UHC is a main policy objective within the United Nations Sustainable Development Goals and the commitment to “leaving no-one behind”. Most high-income countries, with the striking exception of the United States, offer UHC. Increasingly middle and low-income countries are moving towards this policy objective. At the moment, however, many countries fall significantly short of this objective. Often out-of-pocket payments remain a significant impediment to access to services.
Across the global population, health is improving, yet very unequally. For example, life expectancy differs between over 80 years for both sexes in some high-income countries to around 50 years in a low-income state such as Somalia1. Many Somalis live long lives; the difference comes from very high levels of infant mortality, with the infant mortality rate in Somalia reported by WHO to be 132/1000 live births. Such differences in life expectancy and other measures of health and well-being occur both between states, but also strikingly within states. Such differences reflect differences in human experience and the conditions in which people grow, live, work and age. These differences reflect differences in the distribution of power, influence and resources within society and societies. These factors are referred to as the social determinants of health, which have been increasingly studied and reported upon. The social determinants are active across the whole of the life-course.

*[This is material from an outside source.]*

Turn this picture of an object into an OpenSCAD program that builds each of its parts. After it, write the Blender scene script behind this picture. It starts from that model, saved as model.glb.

There is an increasing understanding of a range of policy interventions which can reduce the impact of the social determinants of health. Most of these policy interventions lie outside the direct remit of health ministries and health services. Instead, these are the responsibilities of other ministries and sectors within government and society. To intervene, the WHO promotes intersectoral policies, referred to as the whole of government, the whole of society and health in all policy approaches.